The Spanish Peaks decision also weighed in on another unsettled issue relating to free and clear sales, when it considered whether the sale satisfied the condition that “applicable nonbankruptcy law permits sale of such property free and clear of such interest.” 11 U.S.C. 363(f)(1). The court cursorily concluded that this condition was satisfied because the underlying state law, which would permit a foreclosure sale that would terminate such leases, constituted “applicable nonbankruptcy law.” In doing so, the court disagreed with other decisions that have construed the term “applicable nonbankruptcy law” in section 363(f)(1) to refer to a voluntary sale by the owner of the asset and not a foreclosure sale by a creditor. (See, e.g., Dishi, 510 B.R. at 709-10.)

Lasting Impact
The Spanish Peaks decision may improve recoveries for lenders or other creditors by enabling sales of real property collateral with below-market leases being stripped off or renegotiated on more favorable terms. As there is no controlling authority to the contrary in any jurisdiction, the decision should provide lenders and debtors with additional negotiating leverage against tenants—and may be persuasive authority even outside of the Ninth Circuit.
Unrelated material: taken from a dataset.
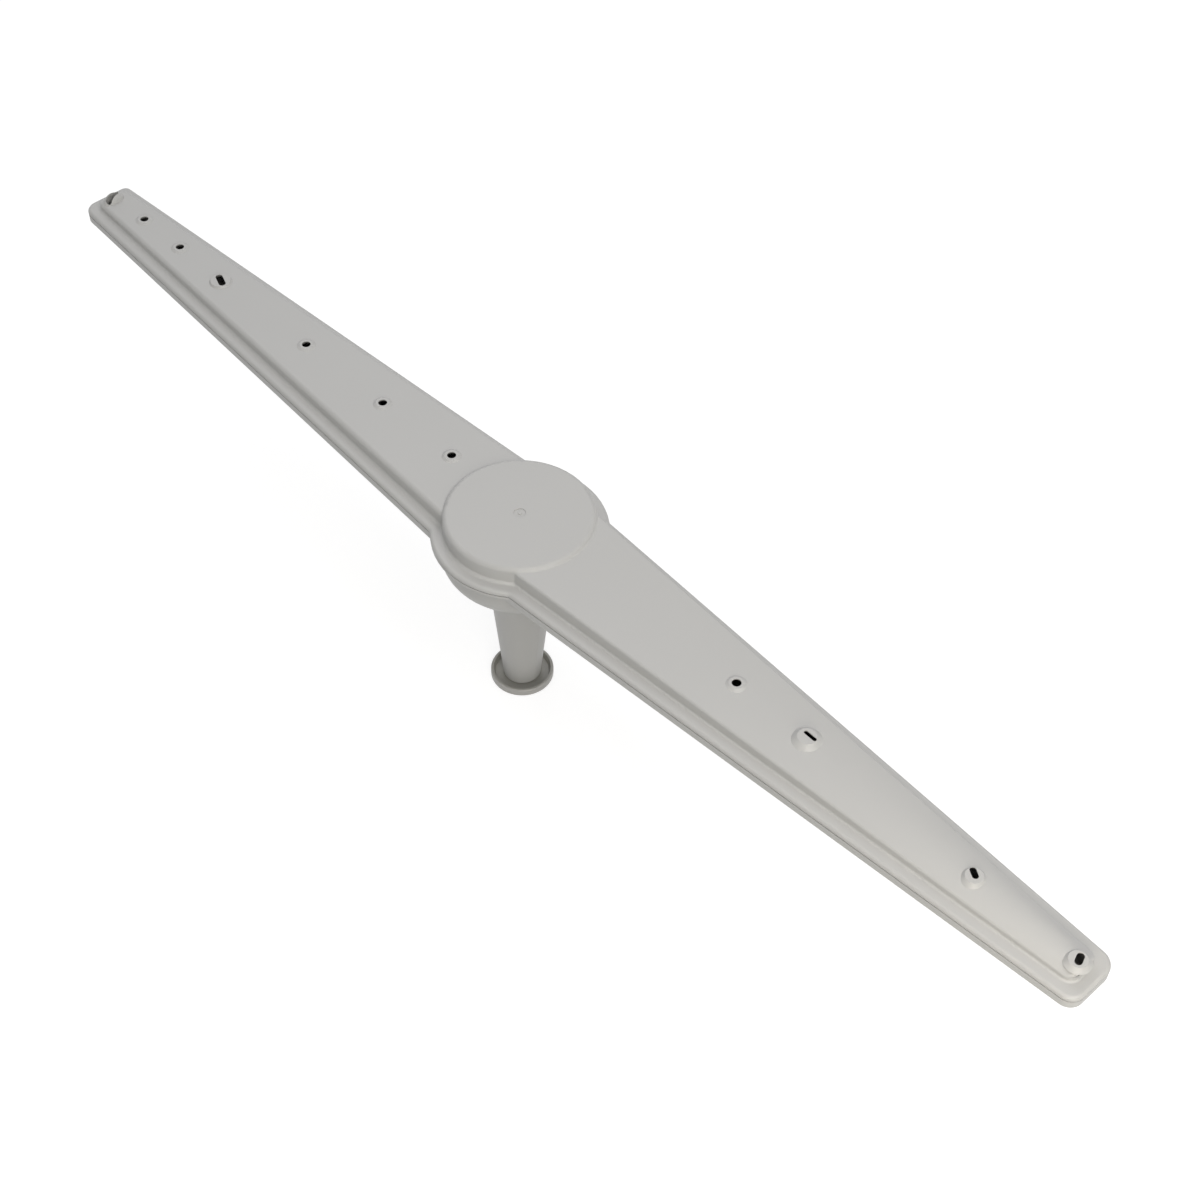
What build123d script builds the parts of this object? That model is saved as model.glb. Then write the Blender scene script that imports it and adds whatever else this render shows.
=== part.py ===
from build123d import *
import os
from math import sqrt

os.makedirs("parts", exist_ok=True)

# A two-shell moulded spray arm that turns on a flanged bush at the foot of its neck.
# The bush's lower face stands at z = 0, the arm turns about Z and its blades lie along X.

# Driving dimensions, millimetres
flat_length = 231.4            # flat blade, on the side of negative X: axis to its end
flat_centre_half = 23.28       # half width that its straight edges would have at the axis
flat_tip_half = 9.64           # half width at its end
flat_centre_shift = 0.25       # its middle line meets the axis this far towards positive Y
flat_tip_shift = 0.71          # and lies this far towards positive Y at its end
flat_front_corner = 5.0        # rounding of its end corner on the side of negative Y
flat_back_corner = 2.6         # the same on the side of positive Y
crown_length = 230.75          # crowned blade, on the side of positive X
crown_centre_half = 23.55
crown_tip_half = 9.64
crown_centre_shift = 0.44
crown_tip_shift = 0.31
crown_front_corner = 4.6
crown_back_corner = 5.3
hub_rim_radius = 29.0          # outside of the rim round the hub
hub_junction = 1.6             # rounding where the rim runs from the hub into a blade

rim_top = 72.6                 # height of the flat rim's upper face above the foot
rim_thickness = 1.5            # upper shell's rim
rim_rounding = 1.2             # outer upper edge of the rim
lip_depth = 3.5                # lower shell's lip below the seam
lip_inset = 0.05               # lower lip stands back from the rim above it
hub_lip_inset = 1.2            # the same round the hub, below the collar
hub_collar_inset = 0.1         # shallow collar that carries the seam on round the hub
hub_collar_depth = 0.9
lip_rounding = 0.6             # lower edge of the lip
seam_gap = 0.45                # groove that shows as the seam
seam_groove = 1.1              # its depth behind the lip's face
wall = 1.6                     # wall of both shells

flat_ledge = 3.95              # flat rim between the flat blade's edge and its raised body's wall
crown_ledge = 4.2              # the same at the crowned blade
end_ledge = 4.3                # the same at the end of a blade
body_corner = 3.4              # rounding of the raised body's end corners, seen from above
flat_edge = 1.5                # rounding of the flat body's upper edge
crown_edge = 0.8               # the same on the crowned body
flat_foot = 1.1                # hollow rounding at the foot of the flat blade's and disc's wall
crown_foot = 0.8               # the same at the crowned blade

flat_hub_height = 5.5          # flat blade's top above the rim, measured at the axis
flat_tip_height = 3.3          # the same at its end
crown_hub_height = 5.6         # crowned blade's ridge above the rim, at the axis
crown_tip_height = 4.5         # the same at its end
crown_tip_sag = 3.0            # fall from ridge to side wall at the end of the crowned blade
crown_height_power = 2.0       # how the ridge's height eases out along the blade
crown_sag_power = 1.9          # how the crown grows along the blade
crown_overhang = 0.4           # crown surface is made this much wider than the body below it
crown_least_share = 0.12       # nearer the axis than this share of the blade the crown stays as slight
crown_sections = 8             # sections that the crown surface passes through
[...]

However, it may be of less benefit to lenders where the leases have been recorded or are subject to non-disturbance agreements.

For tenants, the Spanish Peaks decision should spur significantly increased vigilance in asserting adequate protection rights and negotiating appropriate protective sale order language.

Certainly, the Spanish Peaks decision will result in an increase in the contentiousness of the bankruptcy asset sale process—with additional delay and costs for all parties.